В процессе подготовки этюда мне пришла мысль попасть себе «молоточком» по пальцу. Отыграв боль от удара, я решил сделать перерыв в «работе». Наклонившись к «нижней полке», взял «бутылку», а с верхней снял «стакан». Налил воображаемой водки для поднятия настроения. Шумно выдохнув, в три глотка опустошил «стакан». Сморщившись, как кукла Образцова
[38], подвёл этюд к знаменателю: «Пьёт как сапожник».
Перед ноябрьскими праздниками Тамара Фёдоровна отозвала меня в коридоре в сторону и дала сторублёвку:
– Передай Коле Губенко.
Я передал – Коля, положив деньги в карман пиджака, хлопнул в ладоши:
– Гуляем!
Вечером того же дня я попал в общежитие. Студенческий банкет: водка, частик в томате, пельмени. Живут Коля, Жора и Вова безалаберно, совсем у себя в комнате не убирают. Но живут весело. Туляк Вова на гармошке тульской наяривает, Коля на гитаре струны перебирает, а Жора – медведь на ухо наступил, но всё равно с удовольствием поёт.

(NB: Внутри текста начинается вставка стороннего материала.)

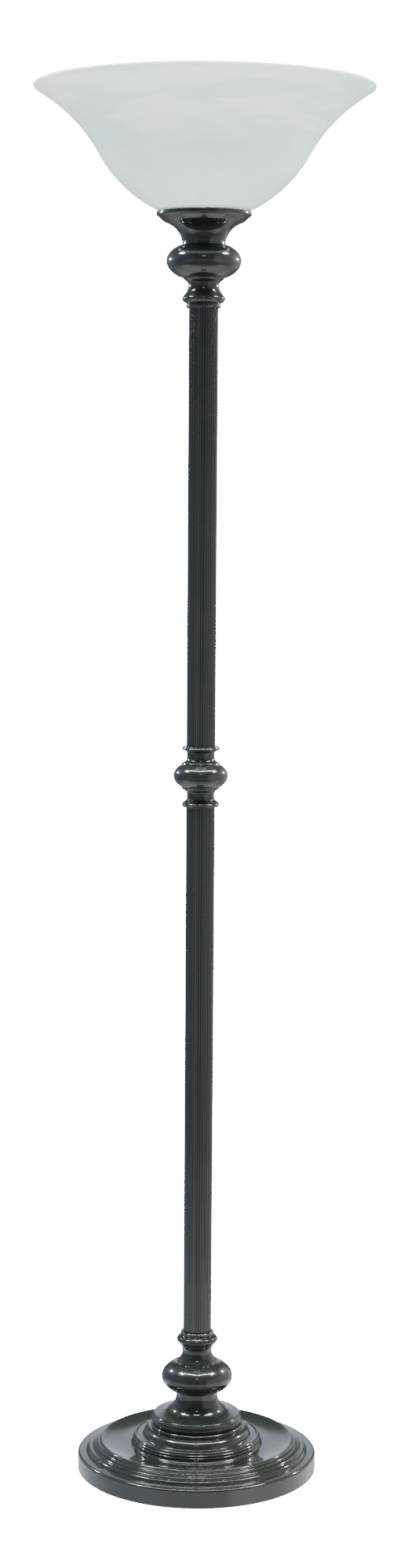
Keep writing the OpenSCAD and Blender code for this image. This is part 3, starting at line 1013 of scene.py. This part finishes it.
def socket_cap():
    """The socket's cap, with holes for its locking screw and for the switch spindle."""
    cap = turned("socket_cap")
    screw_low, screw_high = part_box("cap_set_screw")
    spindle_low, spindle_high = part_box("switch_spindle")
    screw_hole, spindle_hole = 1.3 * MM, 2.6 * MM
    z = (screw_low.z + screw_high.z) / 2
    cap = bored(cap, (screw_low.x - 2 * MM, 0, z), (-6 * MM, 0, z), screw_hole)
    inside, outside = 12 * MM, 20 * MM
    z = (spindle_low.z + spindle_high.z) / 2
    return bored(cap, (inside, 0, z), (outside, 0, z), spindle_hole)


def switch_knob():
    """A turn knob: a flange, and a barrel with ribs that a tree raises along it."""
    shape = bpy.context.scene.lamp_shape
    low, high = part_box("switch_knob")
    length = high.x - low.x
    flange = (high.z - low.z) / 2
    barrel, nose = flange - 1.4 * MM, flange - 2.6 * MM
    bore, blind = 2.06 * MM, length - 1.6 * MM
    rim, start, end = 1.6 * MM, 2.6 * MM, length - 1.8 * MM
    dish = length - 0.4 * MM
    along = [start + (end - start) * k / 12 for k in range(13)]
    outline = [(0, blind), (bore, blind), (bore, 0), (flange, 0), (flange, rim)]
    outline += [(barrel, z) for z in along]
    outline += [(nose + 0.5 * MM, dish), (nose, length), (nose - 1.2 * MM, length)]
    outline += [(nose - 1.6 * MM, dish), (0, dish)]
    points = eased([np.array(p) for p in outline], False, 0.3 * MM)
    knob = lathe("ribbed_switch_knob", points, False, shape.knob_ribs * 12)
    tree = Shaper(
        "Ribs round a knob",
        {"Ribs": shape.knob_ribs, "Rib height": 0.55 * MM, "Start": start, "End": end},
        shapes_mesh=True,
    )
    x, y, z = (tree.add("ShaderNodeSeparateXYZ", {0: tree.spot}, output=k) for k in range(3))
    out = (x * x + y * y).math("SQRT")
    wave = (y.math("ARCTAN2", x) * tree.size("Ribs")).math("COSINE") * 0.5 + 0.5
    ends = (z - tree.size("Start")).math("MINIMUM", tree.size("End") - z)
    fade = (ends / (1.2 * MM)).clamped() * (out - (barrel - 0.3 * MM)).above(0)
    rise = tree.size("Rib height") * fade * wave.math("POWER", 1.6) / out
    offset = tree.add("ShaderNodeCombineXYZ", {"X": x * rise, "Y": y * rise})
    raised = tree.add("GeometryNodeSetPosition", {"Geometry": tree.size("Mesh"), "Offset": offset})
    middle = (low.z + high.z) / 2
    knob = tree.made(
        "ribbed_switch_knob", SLOTS["switch_knob"], raised, turned_to_x(low.x, middle), knob
    )
    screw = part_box("knob_set_screw")
    x, screw_hole = (screw[0].x + screw[1].x) / 2, 1.05 * MM
    return bored(knob, (x, bore * 0.9, middle), (x, flange * 1.2, middle), screw_hole)


def set_screw(node, axis):
    """A headless screw with a slot in its outer end. The axis points out of the hole."""
    low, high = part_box(node)
    size = high - low
    length = abs(size.dot(Vector(axis)))
    radius = size.z / 2
    chamfer = radius * 0.3
    outline = [(0, 0), (radius - chamfer, 0), (radius, chamfer), (radius, length - chamfer)]
    outline += [(radius - chamfer, length), (0, length)]
    start = (low + high) / 2 - Vector(axis) * length / 2
    turn = Vector(axis).to_track_quat("Z", "Y").to_matrix().to_4x4()
    place = Matrix.Translation(start) @ turn
    return slotted(f"slotted_{node}", outline, radius * 0.35, radius * 0.6, place)


def terminal_screws():
    """Two binding screws with domed, slotted heads, one to each side of the block."""
    low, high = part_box("terminal_screws")
    centre = (low + high) / 2
    head, thick, shank, long, slot = 3 * MM, 1.6 * MM, 1.5 * MM, 2.4 * MM, 0.8 * MM
    outline = [(0, -long), (shank, -long), (shank, 0), (head, 0), (head, thick * 0.45)]
    outline += [(head * 0.86, thick * 0.8), (head * 0.55, thick), (0, thick)]
    screws = []
    for side in (-1, 1):
        seat = Vector((centre.x, side * (high.y - thick), centre.z))
        turn = Matrix.Rotation(math.radians(-90 * side), 4, "X")
        place = Matrix.Translation(seat) @ turn
        screws.append(slotted(f"screw_{side}", outline, slot, slot, place))
    return joined("slotted_terminal_screws", screws)


def joined(name, pieces):
    """One object that holds all the pieces."""
    whole = bmesh.new()
    for piece in pieces:
        whole.from_mesh(piece.data)
        bpy.data.objects.remove(piece)
    return finished(whole, name)


def bulb_cap():
    """The bulb's cap: a sleeve with a rolled thread, which starts a little over its foot."""
    low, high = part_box("bulb_cap")
    foot = 2.2 * MM
    return rolled_thread("bulb_cap", low.z + foot, high.z, depth=0.7 * MM, wall=0.5 * MM)


def screw_shell():
    """The holder's own thread, which the bulb's cap screws into."""
    low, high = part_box("screw_shell")
    return rolled_thread("screw_shell", low.z, high.z, depth=0.25 * MM, wall=0.3 * MM)


# ---- The stage ----


def aimed(thing, spot, target):
    """Puts a light or the camera at a spot, and points it at the target."""
    item = bpy.data.objects.new(thing.name, thing)
    bpy.context.scene.collection.objects.link(item)
    item.location = spot
    item.rotation_euler = (Vector(target) - Vector(spot)).to_track_quat("-Z", "Y").to_euler()
    return item


def softbox(name, spot, target, size, power, colour=(1, 1, 1)):
    """A rectangular light."""
    lamp = bpy.data.lights.new(name, "AREA")
    lamp.shape = "RECTANGLE"
    lamp.size, lamp.size_y = size
    lamp.energy = power
    lamp.color = colour
    return aimed(lamp, spot, target)


def camera():
    """The camera, at about three quarters of the lamp's height, looking down a little."""
    look = bpy.context.scene.lamp_stage
    lens = bpy.data.cameras.new("camera")
    lens.lens = look.lens
    # Shares of the picture's longer side that the view is shifted by.
    lens.shift_x, lens.shift_y = 0.005, 0.10
    item = bpy.data.objects.new("camera", lens)
    bpy.context.scene.collection.objects.link(item)
    tilt = Matrix.Rotation(math.pi / 2 - look.pitch, 4, "X")
    roll = Matrix.Rotation(look.roll, 4, "Z")
    item.matrix_world = Matrix.Translation((0, -look.distance, look.height)) @ tilt @ roll
    bpy.context.scene.camera = item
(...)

В середине ноября приступили к отрывкам. У меня был отрывок по мотивам поэмы М. Алигер о Зое Космодемьянской. Зою играла Таня Гаврилова, а я фашиста. Однокурсники обрушились на меня с критикой, заступился только Карен Хачатурян. Когда все студенты высказались, Герасимов категорически не согласился с их оценкой. Мало того, он нашёл, что моя работа была смелой и убедительной. Таню Гаврилову хвалили все. Впрочем, обо всём этом – обо всех четырёх годах нашего обучения (с самых первых дней и до выпуска, до защиты дипломных работ) написана книга. Её автор Наталья Волянская приходила к нам и буквально стенографировала всё, что звучало на занятиях. В 1965 году появилась эта книга – «На режиссёрских уроках С. А. Герасимова». Если любопытно, то её можно найти. Я же поделюсь тем, что осталось «за кадром», и более всего своими личными наблюдениями и впечатлениями.